İklim değişikliğinde şirketlerin rolü artık herkesin malumu. Kömür, petrol, plastik… Liste uzayıp gidiyor. Peki medya bu konuyu nasıl işliyor?
Çoğu zaman manşetlerde gördüğümüz dil şu: “X şirketi çevreyi kirletti, Y şirketi iklim krizine katkıda bulundu.” Yani doğrudan suçlama. Ama şu soru aklımıza düşüyor:
- Sadece suçlamak yeterli mi?
- Yoksa aynı zamanda toplumun anlamasına, çözüm yolları üretmesine de yardımcı olmak mı gerekiyor?
🔹 Yeşil Yıkama Tehlikesi
Şirketler de boş durmuyor. Halkla ilişkiler çalışmalarıyla kendilerini “çevreci” gibi göstermeye çalışıyorlar. Örneğin geri dönüşümlü bir şişe üretiyor ama aynı anda milyonlarca ton plastik satmaya devam ediyor. Medya bu noktada kolayca onların diliyle konuşabiliyor.
🔹 Bağımsız Medyanın Rolü
İşte burada bağımsız gazeteciliğin önemi devreye giriyor.

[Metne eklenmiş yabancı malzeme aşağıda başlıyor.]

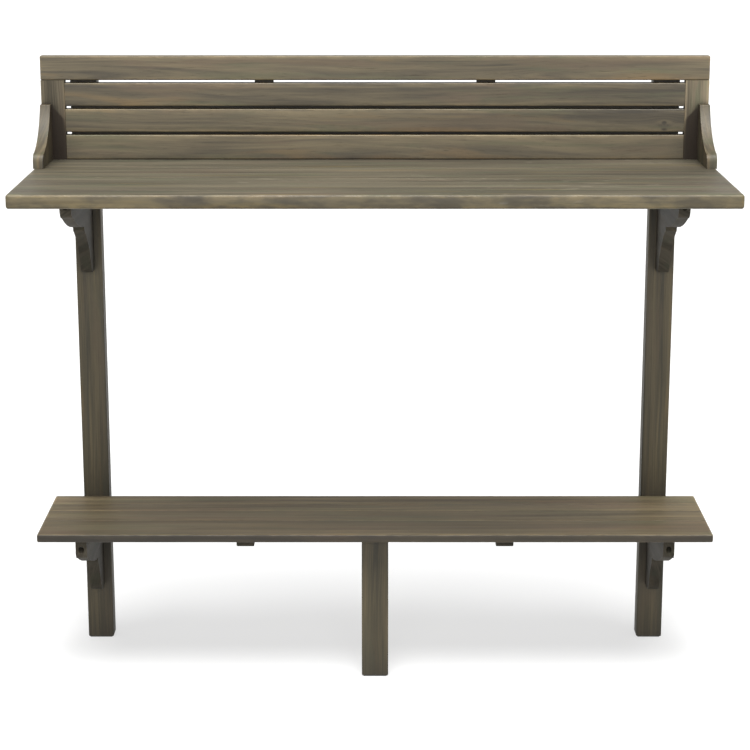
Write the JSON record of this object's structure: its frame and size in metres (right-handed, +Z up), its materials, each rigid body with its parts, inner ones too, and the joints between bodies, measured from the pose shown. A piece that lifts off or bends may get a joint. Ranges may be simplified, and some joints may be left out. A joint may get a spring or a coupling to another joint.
{
  "type": "potting bench",
  "caption": "Counter-height potting bench with a deep plank top, slatted back panel, end brackets and a low shelf on tall rear posts and a short front leg.",
  "frame": {"origin": "middle of the footprint, on the floor under the feet", "axes": "+X to the right along the tabletop, +Y to the back where the posts stand, +Z up"},
  "size_m": [1.206, 0.464, 1.112],
  "materials": {
    "tabletop_wood": "grey-brown stained hardwood, oiled, worn along the edges",
    "panel_wood": "grey-brown stained hardwood, matte",
    "shelf_wood": "grey-brown stained hardwood, matte",
    "frame_wood": "darker grey-brown stained hardwood, matte",
    "cleat_wood": "thinly stained hardwood, sawn and sanded",
    "dowel_wood": "unfinished beech",
    "steel_fittings": "zinc-plated, slightly dull"
  },
  "bodies": {
    "root": {"top_board_front": "tabletop_wood", "top_board_second": "tabletop_wood", "top_board_third": "tabletop_wood", "top_board_rear": "tabletop_wood", "top_cleat_left": "cleat_wood", "top_cleat_centre": "cleat_wood", "top_cleat_right": "cleat_wood", "panel_top_rail": "panel_wood", "panel_stile_left": "panel_wood", "panel_stile_right": "panel_wood", "panel_slat_upper": "panel_wood", "panel_slat_middle": "panel_wood", "panel_slat_lower": "panel_wood", "panel_batten_left": "cleat_wood", "panel_batten_right": "cleat_wood", "back_rail": "cleat_wood", "side_bracket_left": "panel_wood", "side_bracket_right": "panel_wood", "rear_post_left": "frame_wood", "rear_post_right": "frame_wood", "table_apron": "cleat_wood", "shelf_stretcher": "cleat_wood", "table_corbel_left": "frame_wood", "table_corbel_right": "frame_wood", "shelf_corbel_left": "frame_wood", "shelf_corbel_right": "frame_wood", "shelf_board_front": "shelf_wood", "shelf_board_second": "shelf_wood", "shelf_board_third": "shelf_wood", "shelf_board_rear": "shelf_wood", "shelf_cleat_left": "cleat_wood", "shelf_cleat_right": "cleat_wood", "front_leg": "frame_wood", "front_leg_block": "cleat_wood", "corbel_bolts": "steel_fittings", "corbel_bolt_washers": "steel_fittings", "corbel_barrel_nuts": "steel_fittings", "corbel_nose_screws": "steel_fittings", "front_leg_bolts": "steel_fittings", "front_leg_washers": "steel_fittings", "front_leg_inserts": "steel_fittings", "panel_screws": "steel_fittings", "batten_screws": "steel_fittings", "rail_screws": "steel_fittings", "bracket_screws": "steel_fittings", "cleat_screws": "steel_fittings", "leg_block_screws": "steel_fittings", "top_dowels": "dowel_wood", "shelf_dowels": "dowel_wood", "panel_dowels": "dowel_wood", "frame_dowels": "dowel_wood"}
  },
  "joints": []
}
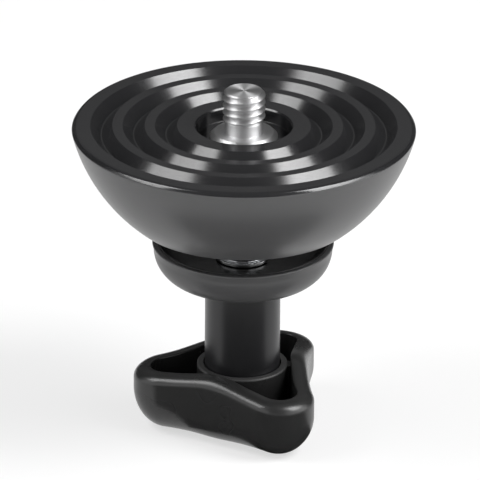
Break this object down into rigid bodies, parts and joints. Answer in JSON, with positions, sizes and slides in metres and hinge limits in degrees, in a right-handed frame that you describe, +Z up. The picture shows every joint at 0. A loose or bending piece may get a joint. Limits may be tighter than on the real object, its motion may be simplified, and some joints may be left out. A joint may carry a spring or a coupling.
{
  "type": "tripod half ball adapter",
  "caption": "Half ball with a threaded stud on its grooved flat face, and a clamp cup below it that a knob on a long stem draws up to hold it in a tripod bowl.",
  "frame": {"origin": "centre of the knob's flat underside, which the adapter stands on", "axes": "+Z up along the stud and the draw rod, -Y towards the picture's camera, -X along one lobe of the knob"},
  "size_m": [0.075, 0.075, 0.0795],
  "materials": {
    "anodised": "satin black anodised aluminium with fine turning marks",
    "stainless": "bright turned stainless steel",
    "zinc": "zinc plated steel",
    "cup_black": "satin black, glossy inside",
    "sleeve_black": "glossy black enamel",
    "knob_black": "moulded black plastic, half gloss",
    "nylon": "black nylon"
  },
  "bodies": {
    "ball": {"half_ball": "anodised", "mounting_stud": "stainless", "draw_rod": "zinc", "rod_lock_washer": "zinc", "rod_lock_nut": "zinc", "stop_washer": "zinc", "stop_nut": "zinc"},
    "carriage": {"thrust_washer": "nylon"},
    "handle": {"stem_sleeve": "sleeve_black", "threaded_insert": "zinc", "retaining_ring": "zinc", "knob_body": "knob_black", "bottom_plug": "knob_black"},
    "cup": {"clamp_cup": "cup_black"}
  },
  "joints": [
    {"name": "clamp_lift", "type": "slide", "parent": "ball", "child": "carriage", "axis": [0, 0, 1], "range_m": [-0.01, 0.00562]},
    {"name": "knob_turn", "type": "hinge", "parent": "carriage", "child": "handle", "pos_m": [0, 0, 0.02], "axis": [0, 0, 1], "range_deg": [-2880, 1620]},
    {"name": "cup_spin", "type": "hinge", "parent": "carriage", "child": "cup", "pos_m": [0, 0, 0.0352], "axis": [0, 0, 1], "continuous": true}
  ],
  "couplings": [
    {"joint": "clamp_lift", "follows": "knob_turn", "m_per_rad": 0.00019894}
  ]
}
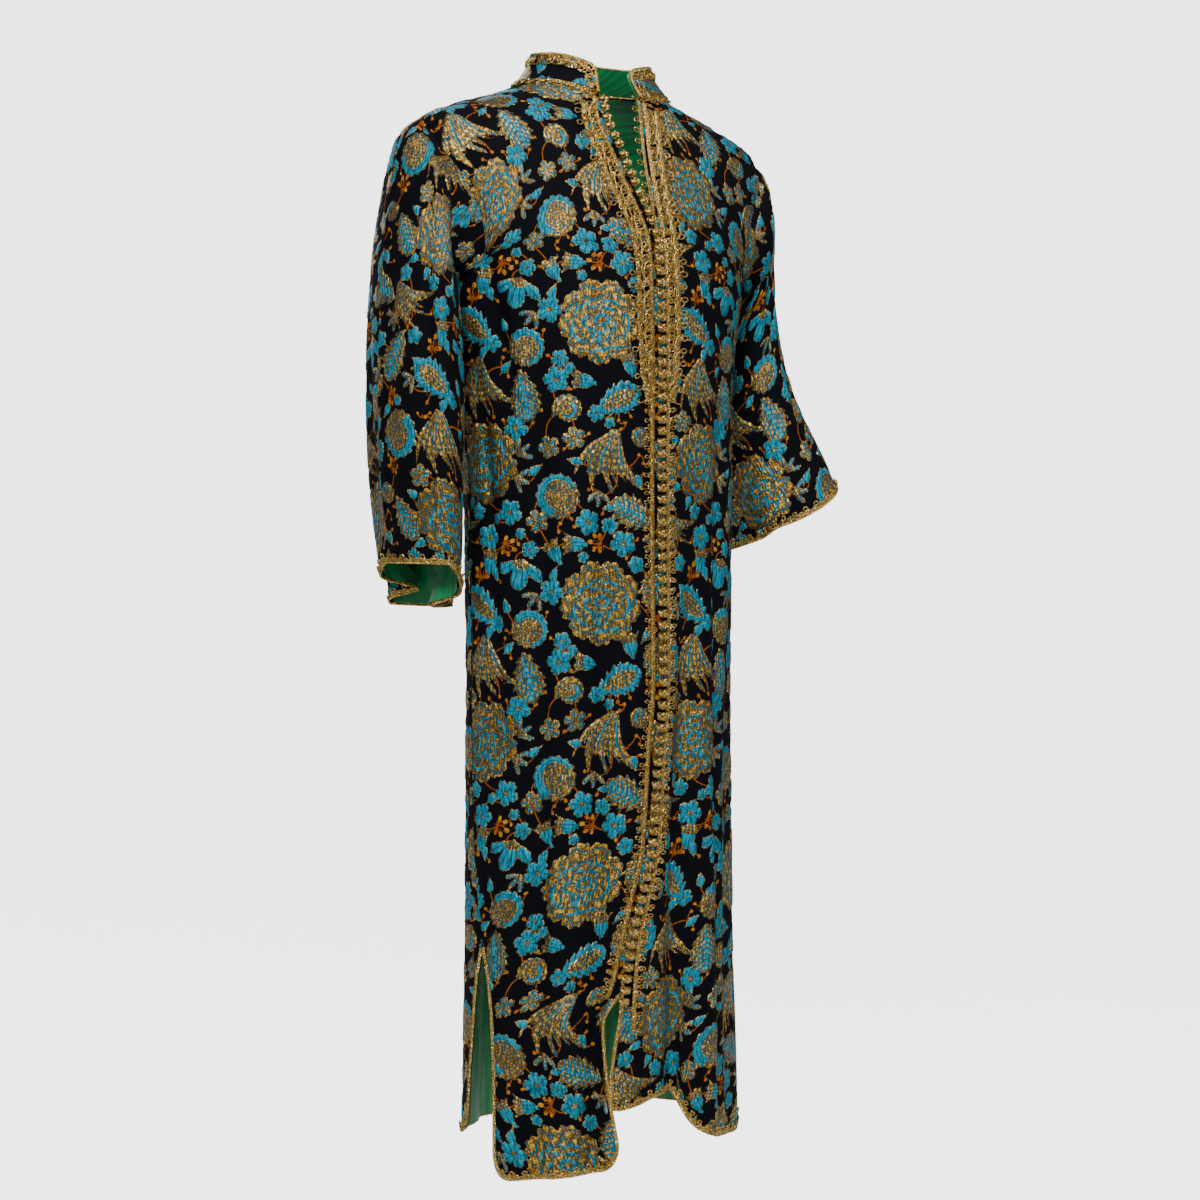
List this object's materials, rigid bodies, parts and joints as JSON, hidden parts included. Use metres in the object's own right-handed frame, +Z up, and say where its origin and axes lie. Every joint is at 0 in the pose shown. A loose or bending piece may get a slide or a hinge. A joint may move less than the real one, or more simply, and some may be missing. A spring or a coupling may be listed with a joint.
{
  "type": "moroccan kaftan",
  "caption": "Long front-opening kaftan in worn hollow form, with stand collar, three-quarter sleeves, knot-button front, braid trim and side slits",
  "frame": {"origin": "centre of the neck base, level with the neck end of the shoulder seams, where the garment hangs on a wearer's shoulders", "axes": "+Z up along the garment's length, -Y the front with the button row, +X the wearer's left"},
  "size_m": [0.6014, 0.2735, 1.3356],
  "materials": {
    "brocade": "puckered metallic brocade, near-black ground with turquoise and gold flowers",
    "lining_satin": "smooth emerald green satin",
    "gold_braid": "twisted metallic gold cord worked in loops",
    "knot_cord": "knotted metallic gold cord"
  },
  "bodies": {
    "root": {"back": "brocade", "chest_braid_left": "gold_braid", "chest_braid_right": "gold_braid", "collar": "brocade", "collar_braid": "gold_braid", "collar_facing": "lining_satin", "cuff_braid_left": "gold_braid", "cuff_braid_right": "gold_braid", "front_buttons": "knot_cord", "front_left": "brocade", "front_right": "brocade", "hem_braid_back": "gold_braid", "hem_braid_left": "gold_braid", "hem_braid_right": "gold_braid", "lining_back": "lining_satin", "lining_front_left": "lining_satin", "lining_front_right": "lining_satin", "lining_sleeve_left": "lining_satin", "lining_sleeve_right": "lining_satin", "neck_buttons": "knot_cord", "neck_loops": "gold_braid", "neck_seam_braid": "gold_braid", "placket_braid_left": "gold_braid", "placket_braid_right": "gold_braid", "sleeve_left": "brocade", "sleeve_right": "brocade"}
  },
  "joints": []
}
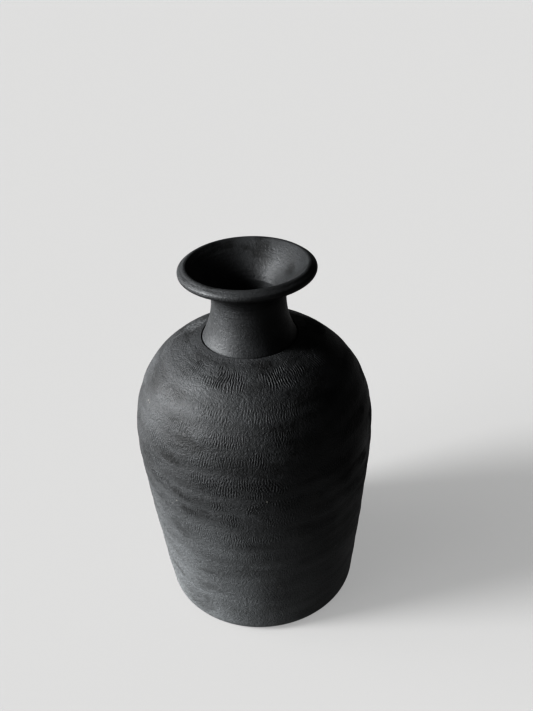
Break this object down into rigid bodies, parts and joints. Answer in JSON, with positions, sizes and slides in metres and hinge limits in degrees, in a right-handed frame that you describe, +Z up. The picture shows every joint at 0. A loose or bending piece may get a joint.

Çünkü bağımsız medya sadece “kim kirletti” demekle kalmaz; aynı zamanda “nasıl temizleriz, nasıl önleriz?” sorusunu da gündeme getirir. Bu, toplumu bilgilendirmekle kalmaz, harekete geçirir.
Belki de asıl mesele şu:
Medya, şirketleri yalnızca mahkeme kürsüsüne mi çıkarıyor, yoksa toplum için bir çözüm masasına da oturtuyor mu?